Analysis of a quantum memory for photons based on controlled reversible inhomogeneous broadening

We present a detailed analysis of a quantum memory for photons based on controlled and reversible inhomogeneous broadening. The explicit solution of the equations of motion is obtained in the weak excitation regime, making it possible to gain insight into the dependence of the memory efficiency on the optical depth, and on the width and shape of the atomic spectral distributions. We also study a simplified memory protocol which does not require any optical control fields.

Figure 1

(Color online) Schematic representation of the spectral atomic distribution. The initial distribution $G_0\left({\Delta }_0\right)$ with characteristic bandwidth ${\gamma }_0$ is represented as a black dotted line. Three spectral components of the initial distribution are considered [blue, black, and red vertical lines (shown left to right)] and each of them is broadened according to a distribution $G^{\prime }\left({\Delta }^{\prime }\right)$ [blue, black, and red dashed lines (left to right)] with bandwidth $\gamma$. The final broadened distribution, called $G\left(\Delta \right)$, is the convolution of the initial distribution $G_0\left({\Delta }_0\right)$ and of the broadened distribution $G^{\prime }\left({\Delta }^{\prime }\right)$ associated to a single initial absorption line $\left({\Delta }_0\right)$. The pulse shape with bandwidth $\Gamma$ is represented as a green dashed-dotted line.

Figure 2

(Color online) Efficiency of the light pulse reemission in forward (full blue line) and backward (dashed black line) direction as a function of the optical depth for a constant broadening.

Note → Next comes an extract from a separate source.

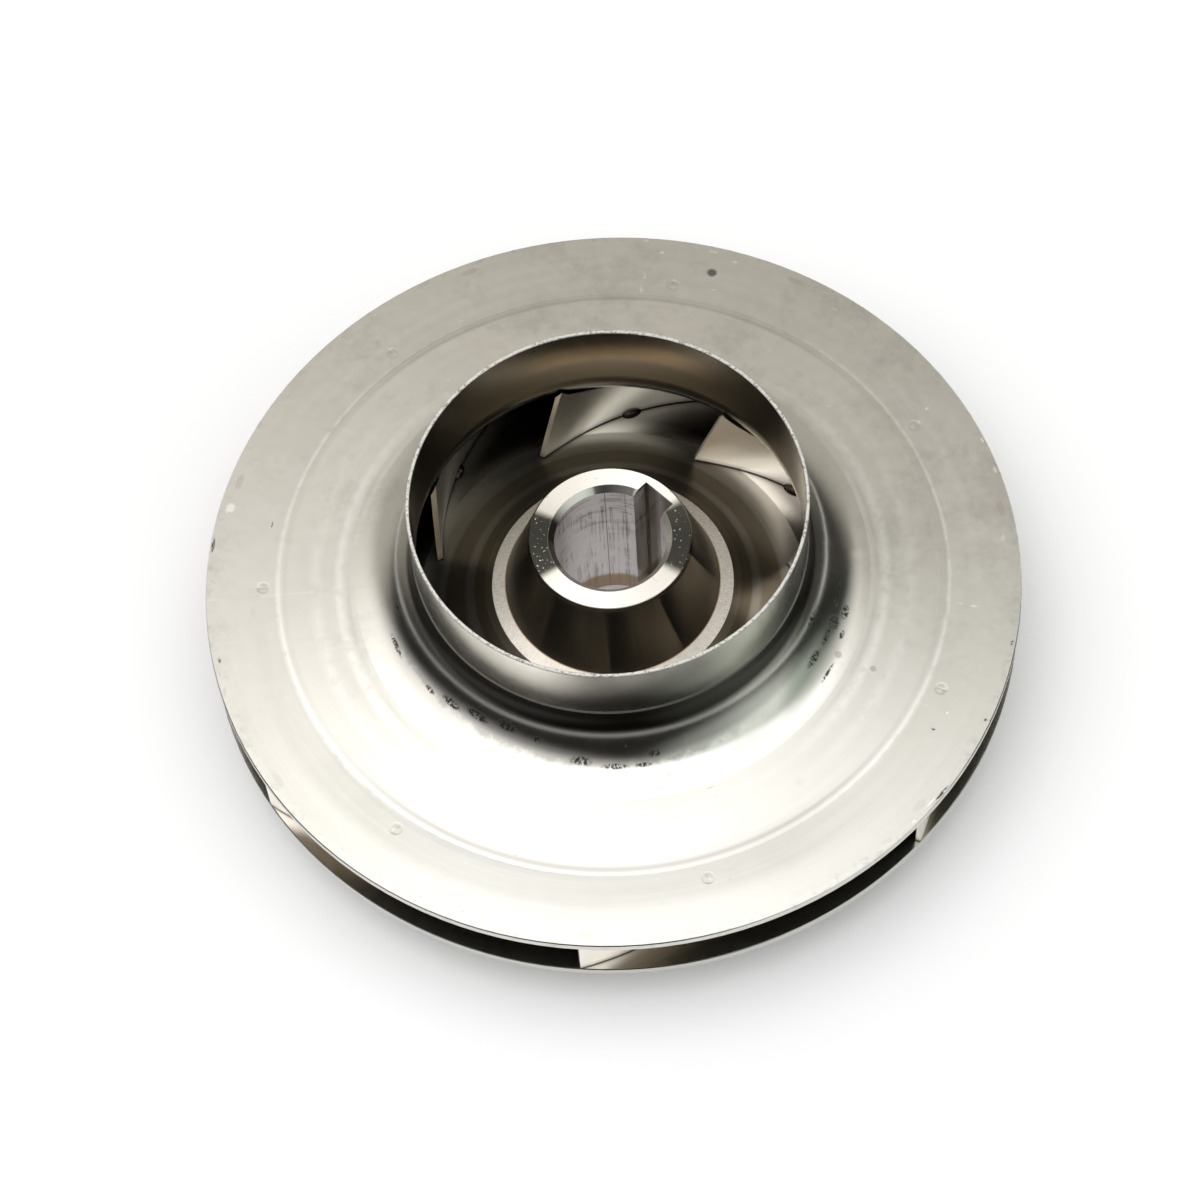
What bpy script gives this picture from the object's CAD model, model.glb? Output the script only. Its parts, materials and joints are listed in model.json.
# %% [markdown]
# # A welded steel pump impeller
# The shape is already exact: two pressed plates, seven blades, a turned hub and their welds
# come in as a fixed frame. What is left for Blender is everything that light does to them.
# Nearly all of that is the finish of stainless steel: turned, pressed, ground, scuffed, burnt.

# %% Load the frame
import bmesh
import bpy
import json
import math
from mathutils import Matrix, Vector

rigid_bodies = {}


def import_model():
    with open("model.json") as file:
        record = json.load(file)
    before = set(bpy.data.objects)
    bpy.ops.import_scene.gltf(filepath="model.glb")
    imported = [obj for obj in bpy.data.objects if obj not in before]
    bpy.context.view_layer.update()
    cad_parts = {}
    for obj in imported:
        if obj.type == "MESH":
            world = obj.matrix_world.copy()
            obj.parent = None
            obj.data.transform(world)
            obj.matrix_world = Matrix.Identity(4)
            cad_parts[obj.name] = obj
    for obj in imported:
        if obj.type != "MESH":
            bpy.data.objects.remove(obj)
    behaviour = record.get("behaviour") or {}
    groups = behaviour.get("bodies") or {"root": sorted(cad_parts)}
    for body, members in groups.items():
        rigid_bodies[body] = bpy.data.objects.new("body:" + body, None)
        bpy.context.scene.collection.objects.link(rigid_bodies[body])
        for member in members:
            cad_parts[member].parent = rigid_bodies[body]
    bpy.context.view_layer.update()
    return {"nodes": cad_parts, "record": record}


for leftover in list(bpy.data.objects):
    bpy.data.objects.remove(leftover)

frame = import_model()
print("pieces:", ", ".join(sorted(frame["nodes"])))

# %% [markdown]
# ## The camera
# The impeller is seen from in front and well above, through a long lens, with the camera
# leaning a little to one side. A constraint that tracks the axis would aim it but not lean
# it, so its matrix is built from plain turns: one about X tips it up from straight down, and
# one about its own Z leans it.

# %% Camera
CAMERA_PLACE = Vector((-0.0031, -0.3517, 0.6388))
CAMERA_ELEVATION = 60.59
CAMERA_LEAN = -4.31
LENS = 97.44
SENSOR_WIDTH = 36

camera_data = bpy.data.cameras.new("camera")
camera_data.lens = LENS
camera_data.sensor_width = SENSOR_WIDTH
camera = bpy.data.objects.new("camera", camera_data)
camera.matrix_world = (
    Matrix.Translation(CAMERA_PLACE)
    @ Matrix.Rotation(math.radians(90 - CAMERA_ELEVATION), 4, "X")
    @ Matrix.Rotation(math.radians(CAMERA_LEAN), 4, "Z")
)
bpy.context.scene.collection.objects.link(camera)
bpy.context.scene.camera = camera
bpy.context.scene.view_settings.view_transform = "Standard"
print("camera stands", round(CAMERA_PLACE.length, 3), "m away")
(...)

The efficiencies vary as ${\left(\alpha L\right)}^2{e}^{-\alpha L}$ for the forward protocol and as ${(1-e^{-\alpha L})}^2$ for the backward protocol.

Figure 3

(Color online) Efficiency of the light pulse reemission for forward (full blue line) and backward (dashed black line) protocol as a function of the broadened distribution bandwidth $\gamma$ (in units of the pulse bandwidth $\Gamma$) for effective widths of the initial distribution $\nu =2\Gamma$ (top) and $\nu =0.05\Gamma$ (bottom).

Figure 4

(Color online) Comparison of memory efficiencies for a spectral distribution of atoms and light pulse with identical shapes (forward: full blue line; backward: dashed black line) and with different shapes (forward: dashed-dotted red line; backward: dotted red line) as a function of the inhomogeneous bandwidth (in units of the pulse bandwidth). The effective width of the initial distribution $\nu$ is taken equal to $2\Gamma$.